The pilot project ran from February through March with funding provided in part by the Victoria Foundation.

Thirty-one young people were tasked with the design of a community park for Quadra Village.

For eight weeks, they attended virtual workshops and held collaborative sessions, meeting with Victoria council, the city-planning department, Aryze Developments and decision-makers across the capital region. They learned about sustainable urban planning and how a placemaking project can bring a community together.

“Young people are not only the leaders of tomorrow, they are the leaders of today,” said Kyle Empringham, co-founder of The Starfish Canada.

“With the program, we wanted to expose them and involve them by getting them to share their ideas on a community initiative. We wanted to engage them to be part of the conversation, to make them part of the conversation and to help them make connections and learn from each other.”

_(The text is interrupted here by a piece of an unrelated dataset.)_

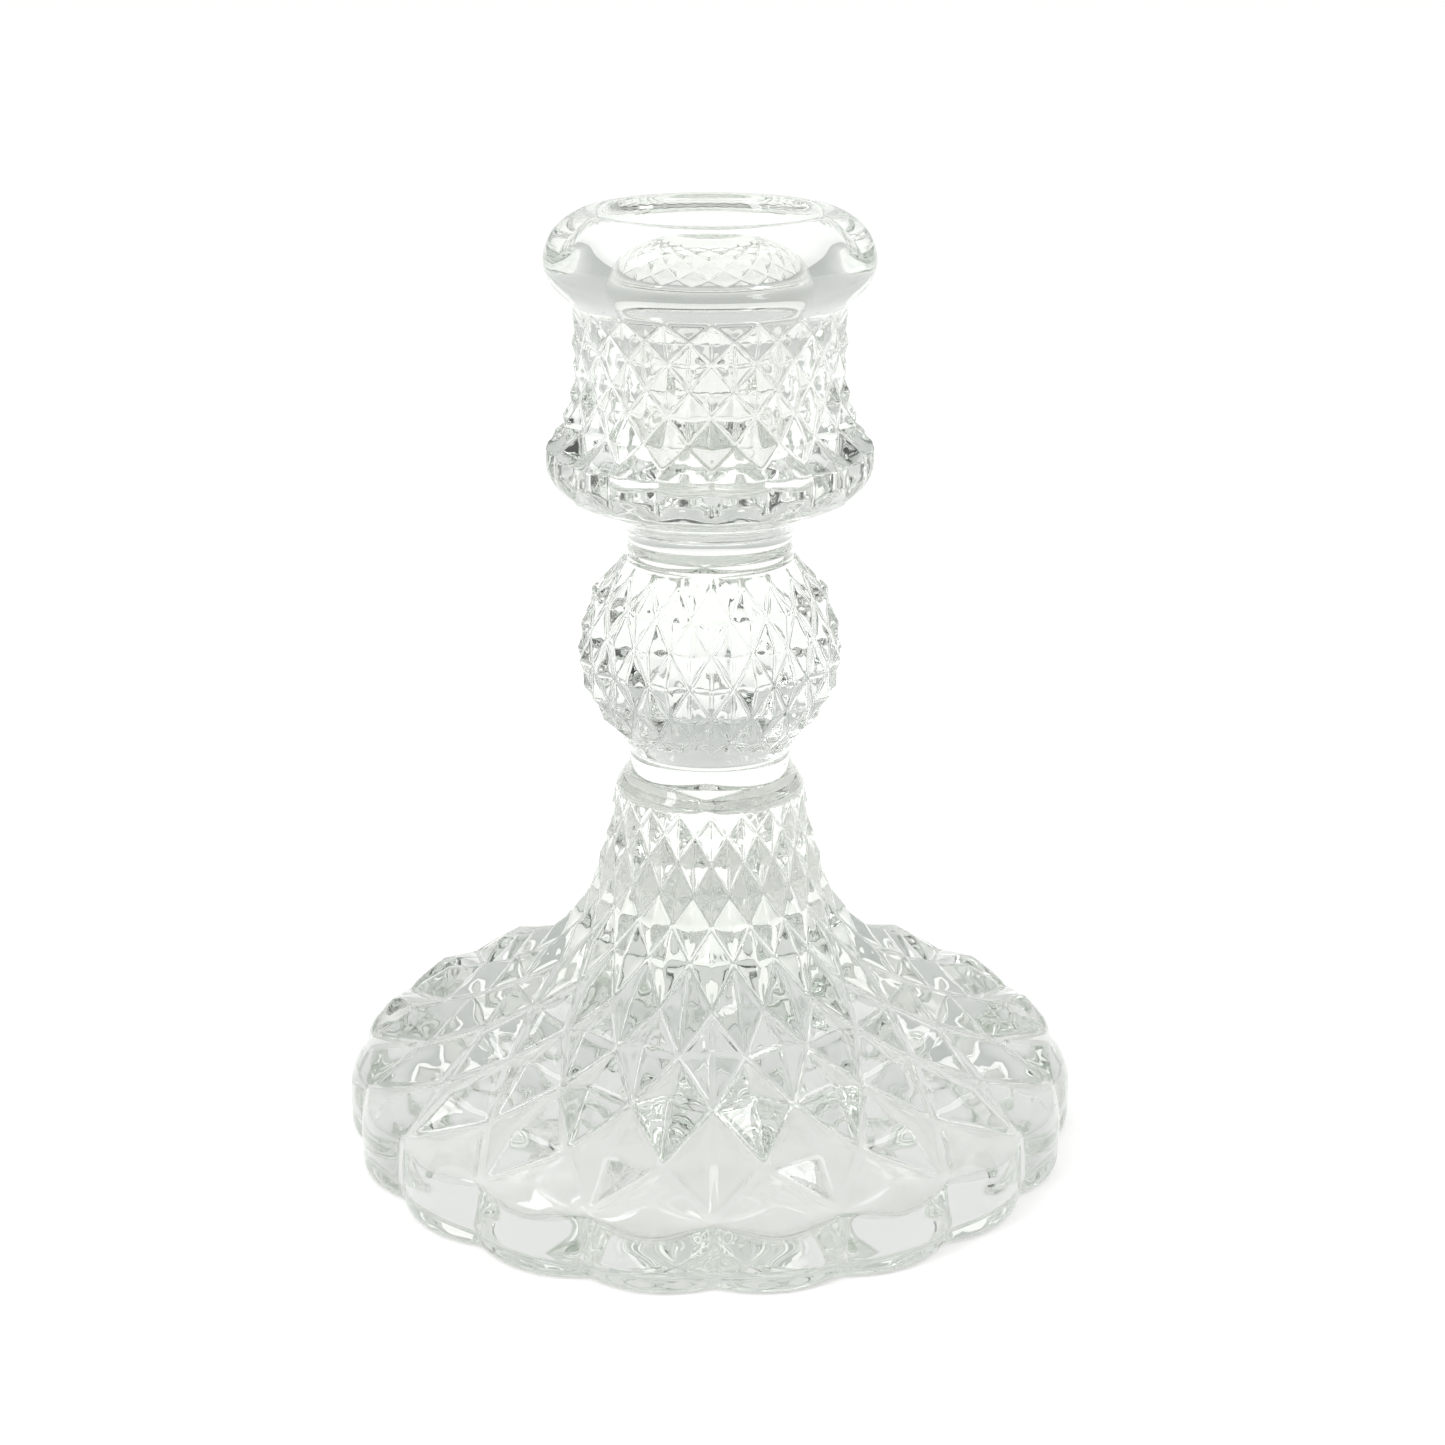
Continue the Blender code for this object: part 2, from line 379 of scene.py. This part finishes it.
# the rolled lip, the funnel inside it and the candle socket
lip = {
    "steps": 68,
    "socketSteps": 36,
    # radius in mm, height as a share of the lip's height
    "outside": (
        (15.12, 0.000), (15.75, 0.060), (16.60, 0.140), (17.30, 0.235), (17.70, 0.340),
        (17.85, 0.450), (17.70, 0.570), (17.25, 0.690), (16.50, 0.800), (15.50, 0.890),
        (14.35, 0.960), (13.20, 1.000), (12.45, 0.980), (11.85, 0.910), (11.40, 0.790),
        (11.12, 0.600), (11.00, 0.400), (11.00, 0.000)),
    # radius in mm, height as a share of the socket's depth
    "socket": (
        (11.0, 1.00), (10.8, 0.75), (10.6, 0.50), (10.4, 0.25), (10.2, 0.10), (9.6, 0.03),
        (8.6, 0.00)),
    "floorRings": (7.0, 5.0, 3.0, 1.2),     # radii in mm on the socket's floor
}
addRings([
    plainRing(r * mm, mix(rimLow, rimHigh, share))
    for r, share in sampled(lip["outside"], lip["steps"], 1)])
addRings([
    plainRing(r * mm, mix(socketFloor, rimLow, share))
    for r, share in sampled(lip["socket"], lip["socketSteps"], 1)])
addRings([plainRing(r * mm, socketFloor) for r in lip["floorRings"]])


def buildGlass(name):
    points = [(0.0, 0.0, crownZ)]
    for ring in surface:
        points.extend(ring)
    points.append((0.0, 0.0, socketFloor))
    top = len(points) - 1
    faces = []
    for i in range(around):
        faces.append((0, 1 + (i + 1) % around, 1 + i))
    # diamonds are split along their grooves, so that every face stays flat
    for j in range(len(surface) - 1):
        row = slants[j] if slants[j + 1] is not None else None
        for i in range(around):
            a = 1 + j * around + i
            b = 1 + j * around + (i + 1) % around
            c = b + around
            d = a + around
            if row is None:
                faces.append((a, b, c, d))
            elif (i // steps + row) % 2 == 0:
                faces.append((a, b, c))
                faces.append((a, c, d))
            else:
                faces.append((a, b, d))
                faces.append((b, c, d))
    last = 1 + (len(surface) - 1) * around
    for i in range(around):
        faces.append((top, last + i, last + (i + 1) % around))
    mesh = bpy.data.meshes.new(name)
    mesh.from_pydata(points, [], faces)
    mesh.validate()
    piece = bpy.data.objects.new(name, mesh)
    bpy.context.scene.collection.objects.link(piece)
    mesh.shade_smooth()
    return piece


glass = buildGlass("candlestick_glass")
print("glass mesh:", len(glass.data.vertices), "points", len(glass.data.polygons), "faces")

# fire polish: the flame after pressing rounds every edge a little
polish = glass.modifiers.new("firePolish", "SMOOTH")
polish.factor = pattern["softenBy"]
polish.iterations = pattern["softening"]

# clear soda-lime glass: no colour of its own, only what thickness and the surface hold back
sodaLime = {
    "ior": 1.517,               # soda-lime glass
    "roughness": 0.0,
    "skin": "f5f6f4",           # the surface itself holds back a little light
    "tint": "c9d6c8",           # iron in the sand leaves thick glass a faint cool green
    "tintDensity": 6.0,         # per metre
    "waveSize": 6.0,            # mm between the soft swells left by the mould
    "waveDepth": 0.010,         # mm
    "waveDetail": 1.0,
    "waveRoughness": 0.4,
}


def makeSodaLime(name):
    material = bpy.data.materials.new(name)
    material.use_nodes = True
    tree = material.node_tree
    tree.nodes.clear()
    where = addNode(tree, "ShaderNodeTexCoord")
    swell = addNode(tree, "ShaderNodeTexNoise", {
        "Scale": 1 / (sodaLime["waveSize"] * mm),
        "Detail": sodaLime["waveDetail"], "Roughness": sodaLime["waveRoughness"]},
        {"Vector": where.outputs["Object"]})
    bump = addNode(tree, "ShaderNodeBump", {
        "Strength": 1.0, "Distance": sodaLime["waveDepth"] * mm},
        {"Height": swell.outputs["Fac"]})
    shader = addNode(tree, "ShaderNodeBsdfPrincipled", {
        "Base Color": hexColour(sodaLime["skin"]),
        "Roughness": sodaLime["roughness"],
        "IOR": sodaLime["ior"],
        "Transmission Weight": 1.0},
        {"Normal": bump.outputs["Normal"]})
    absorb = addNode(tree, "ShaderNodeVolumeAbsorption", {
        "Color": hexColour(sodaLime["tint"]),
        "Density": sodaLime["tintDensity"]})
    addNode(tree, "ShaderNodeOutputMaterial", None, {
        "Surface": shader.outputs["BSDF"], "Volume": absorb.outputs["Volume"]})
    return material


glass.data.materials.append(makeSodaLime("clear_pressed_soda_lime_glass"))
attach(glass, "root")
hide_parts("foot", "lower_collar", "ball_knop", "upper_collar", "candle_cup", "rim")
print("glass material on")

# the table
table = {
    "radius": 4.0,
    "drop": 0.02 * mm,      # a hair below the glass, so that the two never touch
    "sides": 96,
    "colour": "f1f1f0",
    "shine": 0.2,
    "roughness": 0.6,
    "glow": 0.41,           # opal acrylic lit from below, so the glass stands in even light
}


def makeTable():
    bpy.ops.mesh.primitive_circle_add(
        vertices=table["sides"], radius=table["radius"], fill_type="NGON")
    floor = bpy.context.object
    floor.name = "table"
    floor.location.z = cadLow.z - table["drop"]
    material = bpy.data.materials.new("opal_acrylic")
    material.use_nodes = True
    shader = material.node_tree.nodes["Principled BSDF"]
    shader.inputs["Base Color"].default_value = hexColour(table["colour"])
    shader.inputs["Roughness"].default_value = table["roughness"]
    shader.inputs["Specular IOR Level"].default_value = table["shine"]
    shader.inputs["Emission Color"].default_value = hexColour(table["colour"])
    shader.inputs["Emission Strength"].default_value = table["glow"]
    floor.data.materials.append(material)
    return floor


floor = makeTable()

# the room
light = {
    "horizon": "d4d8d6",        # the room near the horizon
    "sky": "ffffff",            # the white ceiling
    "power": 0.88,
    "skyFrom": 0.55,            # height at which the horizon colour has become the sky's
    # black cards on the camera's side draw the thin dark lines in the glass: the direction of
    # each one, and the cosines of the angles at which it starts and is fully dark
    "flags": (
        ((0.75, -0.62, 0.12), 0.70, 0.90),
        ((-0.30, -0.95, 0.15), 0.60, 0.88)),
    "flagDepth": 0.93,          # how much of the room's light a card holds back
    # where each softbox hangs in metres, its size in metres and its power in watts
    "boxes": (
        ("window", (-0.70, -0.45, 0.85), (0.22, 0.60), 2.8),
        ("overhead", (0.0, -0.16, 1.0), (1.1, 0.22), 2.3)),
}


def makeRoom():
    world = bpy.data.worlds.new("studio")
    bpy.context.scene.world = world
    world.use_nodes = True
    tree = world.node_tree
    tree.nodes.clear()
    where = addNode(tree, "ShaderNodeTexCoord")
    split = addNode(tree, "ShaderNodeSeparateXYZ", None, {"Vector": where.outputs["Generated"]})
    ramp = addNode(tree, "ShaderNodeValToRGB", None, {"Fac": split.outputs["Z"]})
    ramp.color_ramp.elements[0].position = 0.0
    ramp.color_ramp.elements[0].color = hexColour(light["horizon"])
    ramp.color_ramp.elements[1].position = light["skyFrom"]
    ramp.color_ramp.elements[1].color = hexColour(light["sky"])
    strength = None
    for direction, outer, inner in light["flags"]:
        facing = addNode(tree, "ShaderNodeVectorMath", {"operation": "DOT_PRODUCT"}, {
            0: where.outputs["Generated"]})
        facing.inputs[1].default_value = Vector(direction).normalized()
        flag = addNode(tree, "ShaderNodeMapRange", {
            "interpolation_type": "SMOOTHSTEP", "From Min": outer, "From Max": inner,
            "To Min": 1.0, "To Max": 1 - light["flagDepth"]},
            {"Value": facing.outputs["Value"]})
        dimmed = addNode(tree, "ShaderNodeMath", {"operation": "MULTIPLY"}, {
            0: flag.outputs["Result"]})
        if strength is None:
            dimmed.inputs[1].default_value = light["power"]
        else:
            tree.links.new(strength, dimmed.inputs[1])
        strength = dimmed.outputs["Value"]
    back = addNode(tree, "ShaderNodeBackground", None, {
        "Color": ramp.outputs["Color"], "Strength": strength})
    addNode(tree, "ShaderNodeOutputWorld", None, {"Surface": back.outputs["Background"]})


def softbox(name, hung, aim, size, power):
    data = bpy.data.lights.new(name, "AREA")
    data.shape = "RECTANGLE"
    data.size, data.size_y = size
    data.energy = power
    lamp = bpy.data.objects.new(name, data)
    bpy.context.scene.collection.objects.link(lamp)
    lamp.location = hung
    lamp.rotation_euler = (Vector(aim) - Vector(hung)).to_track_quat("-Z", "Y").to_euler()


makeRoom()
centre = (cadLow + cadHigh) / 2
for name, hung, size, power in light["boxes"]:
    softbox(name, hung, centre, size, power)

# the camera
view = {
    "lens": 62.28,              # mm
    "sensor": 36.0,             # mm
    "distance": 283.2 * mm,
    "height": 48.45 * mm,       # the point on the stem it looks at
    "down": 19.29,              # degrees below the horizontal
    "turn": 0.65,               # degrees round from the front
    "shift": 0.00865,           # as a share of the picture's width
    "near": 0.01,               # metres, nearest and farthest it sees
    "far": 20.0,
}


def makeCamera():
    data = bpy.data.cameras.new("camera")
    data.lens = view["lens"]
    data.sensor_width = view["sensor"]
    data.shift_x = view["shift"]
    data.clip_start = view["near"]
    data.clip_end = view["far"]
    camera = bpy.data.objects.new("camera", data)
    bpy.context.scene.collection.objects.link(camera)
    down = math.radians(view["down"])
    turn = math.radians(view["turn"])
    target = Vector((0, 0, cadLow.z + view["height"]))
    level = math.cos(down)
    back = Vector((-math.sin(turn) * level, -math.cos(turn) * level, math.sin(down)))
    camera.location = target + back * view["distance"]
    camera.rotation_euler = (-back).to_track_quat("-Z", "Y").to_euler()
    bpy.context.scene.camera = camera


makeCamera()
scene = bpy.context.scene
scene.view_settings.view_transform = "Standard"
# light bounces many times inside cut glass before it gets out
bounces = 32
scene.cycles.max_bounces = bounces
scene.cycles.glossy_bounces = bounces
scene.cycles.transmission_bounces = bounces
print("camera and light set")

The main theme of the community park is sustainability. It will have three main areas — a public gathering section, a play area and one with raised beds for plant cultivation. There will be educational signage throughout.

The group was split up into teams of five or six, with each team given a theme to work on. Themes included joyful/playful, disability, art or biodiversity.

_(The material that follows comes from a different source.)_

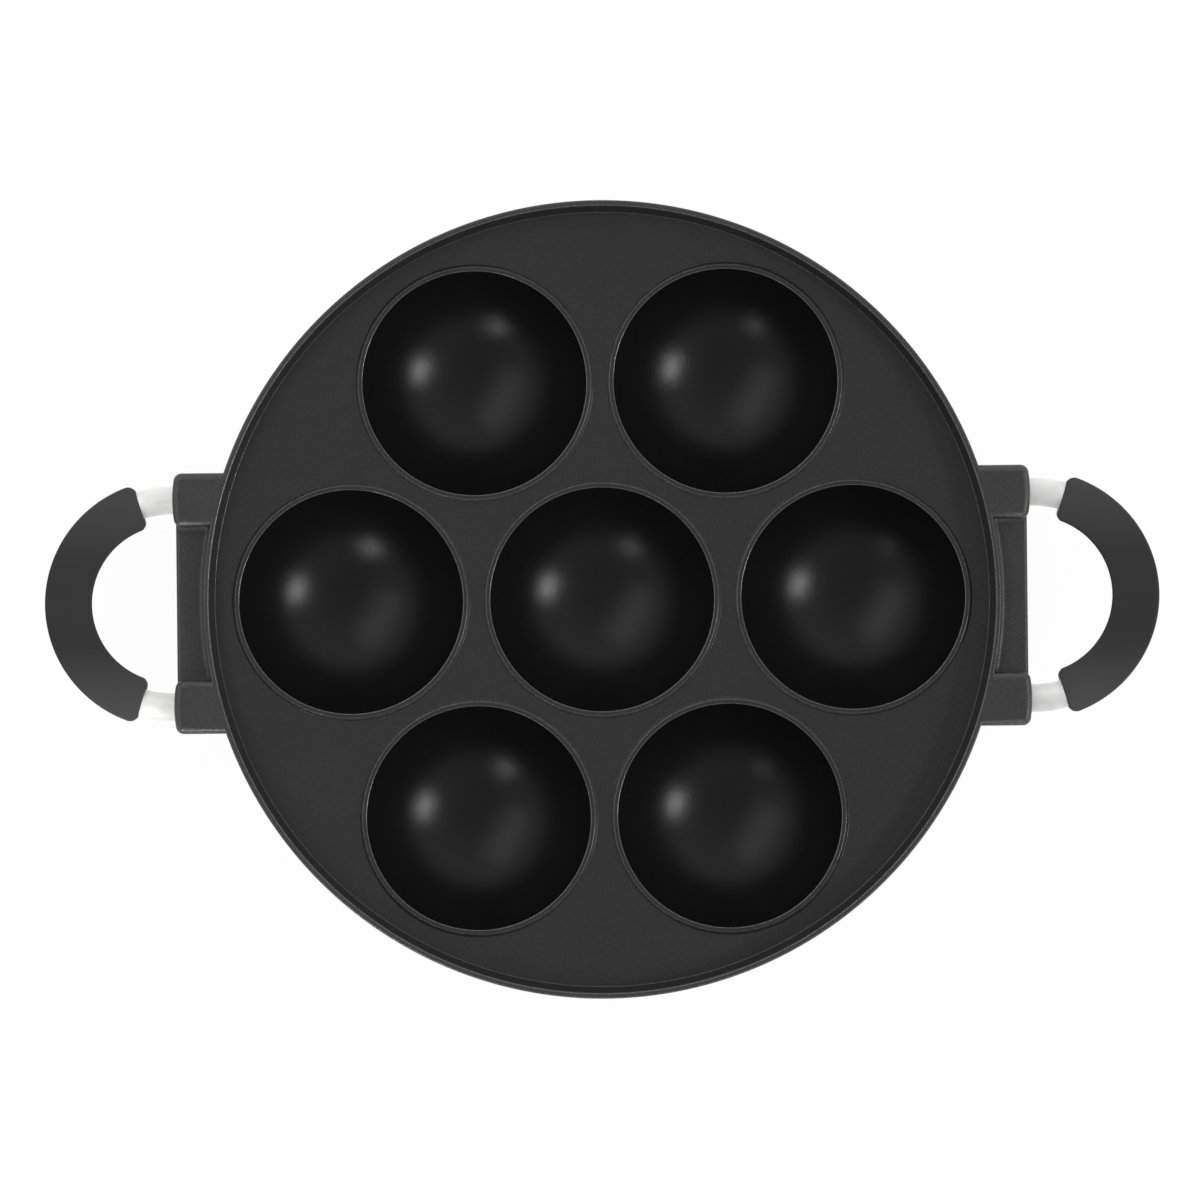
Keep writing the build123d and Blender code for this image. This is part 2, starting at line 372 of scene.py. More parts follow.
def cup_top_outline():
    """From the bottom of a cup up its ball-shaped wall, over the mouth's edge and the
    bead, and down the bead's slope to its foot. The mouth's edge is an arc that touches
    the wall, so its centre is the ball's radius + its own from the ball's centre."""
    mouth_height = bead_top - bead_edge_radius
    drop = ball_height - mouth_height
    mouth_reach = sqrt((ball_radius + bead_edge_radius) ** 2 - drop ** 2)
    mouth_turn = atan2(drop, mouth_reach)
    wall = arc((0, ball_height), ball_radius, -pi / 2, -mouth_turn, ball_steps)
    wall[0, 0] = 0
    mouth = arc((mouth_reach, mouth_height), bead_edge_radius, pi - mouth_turn, pi / 2, round_steps)
    foot = bead_outer_radius + bead_foot_reach
    side = [
        (mouth_reach, bead_top),
        (foot - bead_height / tan(bead_slope), bead_top),
        (foot, plate_top),
        (foot + bead_foot_reach, plate_top),
    ]
    slope = rounded(side, [bead_crest_radius, bead_crest_radius], round_steps)[1:-1]
    return np.concatenate([wall, mouth[1:], slope])


def cup_back_outline():
    """From the middle of a foot pad, round its edge and up the back of the cup, to the
    flare under the plate, whose centre is the back's radius + its own from the ball's."""
    pad_middle = np.array([[0, 0], [foot_pad_radius / 2, 0]])
    pad_edge = arc((foot_pad_radius - foot_pad_edge, foot_pad_edge), foot_pad_edge, -pi / 2, 0, round_steps)
    flare_height = plate_under - cup_flare_radius
    drop = ball_height - flare_height
    flare_reach = sqrt((back_radius + cup_flare_radius) ** 2 - drop ** 2)
    flare_turn = atan2(drop, flare_reach)
    pad_turn = asin(foot_pad_radius / back_radius) - pi / 2
    back = arc((0, ball_height), back_radius, pad_turn, -flare_turn, back_steps)
    flare = arc((flare_reach, flare_height), cup_flare_radius, pi - flare_turn, pi / 2, round_steps)
    return np.concatenate([pad_middle, pad_edge, back, flare[1:]])


def rim_outline():
    """From the plate up the leaning rim, over the lip, down the outside of the skirt and
    back up its inside to the underside of the plate: straight runs with rounded corners."""
    skirt_foot = skirt_radius(skirt_bottom)
    corners = [
        (0, plate_top),
        (well_radius, plate_top),
        (lip_inner_radius, rim_top),
        (rim_radius, rim_top),
        (skirt_foot, skirt_bottom),
        (skirt_foot - skirt_thickness, skirt_bottom),
        (skirt_radius(plate_under) - skirt_thickness, plate_under),
        (0, plate_under),
    ]
    radii = [
        rim_foot_fillet,
        lip_edge_radius,
        lip_edge_radius,
        skirt_edge_radius,
        skirt_edge_radius,
        skirt_root_fillet,
    ]
    return rounded(corners, radii, fillet_steps)[1:-1]


def boss(side):
    """One boss of the right-hand bracket. Its plan is a crowned front with round corners
    and straight sides that end inside the skirt. The plan shrinks by d = r (1 - cos t) at
    the height r (1 - sin t) from the top and bottom faces, which rounds their edges."""
    half_width = boss_width / 2
    y_middle = side * rod_bend_radius
    crown = (half_width ** 2 + boss_face_rise ** 2) / (2 * boss_face_rise)
    across = half_width - boss_corner_radius
    corner_x = boss_face - crown + sqrt((crown - boss_corner_radius) ** 2 - across ** 2)
    lean = asin(across / (crown - boss_corner_radius))
    quarter = np.linspace(0, pi / 2, round_steps + 1)
    shrink = boss_edge_radius * (1 - np.sin(quarter))
    rise = boss_edge_radius * (1 - np.cos(quarter))
    inset = np.concatenate([shrink, shrink[::-1]])[:, None]
    level = np.concatenate([boss_bottom + rise, boss_top - rise[::-1]])[:, None]

    count = fillet_steps + 1
    turns = np.concatenate([np.linspace(-pi / 2, -lean, count), np.linspace(lean, pi / 2, count)])
    radius = boss_corner_radius - inset
    x_corner = corner_x + radius * np.cos(turns)
    y_corner = np.repeat([-across, across], count) + radius * np.sin(turns) + y_middle
    fan = np.linspace(-lean, lean, boss_face_steps + 1)[1:-1]
    x_front = boss_face - crown + (crown - inset) * np.cos(fan)
    y_front = (crown - inset) * np.sin(fan) + y_middle
    y_back = y_middle + np.linspace(1, -1, boss_face_steps + 1) * (half_width - inset)
    x_back = np.sqrt((skirt_radius(level) - lip_width / 2) ** 2 - y_back ** 2)
    x = np.concatenate([x_corner[:, :count], x_front, x_corner[:, count:], x_back], axis=1)
    y = np.concatenate([y_corner[:, :count], y_front, y_corner[:, count:], y_back], axis=1)
    points = np.stack([x, y, np.broadcast_to(level, x.shape)], axis=2)
    return shell("boss", [(points, False, True)], caps=[points[0], points[-1]])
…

Participant Taylor Koel worked on the joyful/playful theme for the park. Her team came up with a design that included criss-cross pathways with a dome in the middle. The dome, which they envisioned covered with climbing plants, such as sweet pea, would have an entrance so that children could go inside and play.

“What was nice was that the organizers were open to ideas. They just wanted to hear each team’s pitches and pick and choose the best ideas,” said Koel, 24, who recently graduated in environmental science.

“It was a great opportunity to get involved and network. I learned that rather than being isolated, I was part of a collective of other like-minded people with a collective interest in environmentalism.”

The park is expected to be completed in the summer of 2023. Its final design has yet to be unveiled.

Each young person in the program was given a $200 honorarium for their participation.

“Targeted workshops like this allow youth to imagine the future of a community and gain experience,” said Koel, who hopes to work in urban design.

Participants came up with ideas such as Our Roots, with a path that has edible plants along the way, a seed library, reflective prompts in English and braille and community seating; a chalkboard or wipeable mural on which people can add their thoughts; a building with a butterfly-shaped roof that can collect rainwater for use in the garden; and a fairy-themed children’s garden with twinkling lights and mushroom-shaped stools to inspire whimsical and magical thinking.

“The ideas these young folks came up with were diverse, inclusive and imaginative, yet realistic. I’m pretty inspired by what they came up with,” said Empringham.

Organizers were so happy with the results that they hope to replicate the project in the future on other community-based projects and partnerships across Canada.

Other programs offered by The Starfish Canada include the Top Environmentalists Under 25, an annual celebration that showcases the best in Canadian youth environmentalism. The organization also offers workshops targeted toward elementary and high school students, a youth advisory board made up of students from Grades 6 to 11 who meet monthly and a speaker’s bureau, at which youth share stories on 13 subjects, including youth engagement and climate change.

One of its strengths is its Journal, a platform that allows more than 50 writers to make their voices heard on the various environmental issues that matter to them.

“Last year was a record year for engagement and growth in our existence,” said Empringham, who is based in Victoria.

“More than 10,000 youth connected with us — mostly online — leading to a 400 per cent increase in our staff.”

The Starfish Canada was founded in 2010 and became a charity in 2018.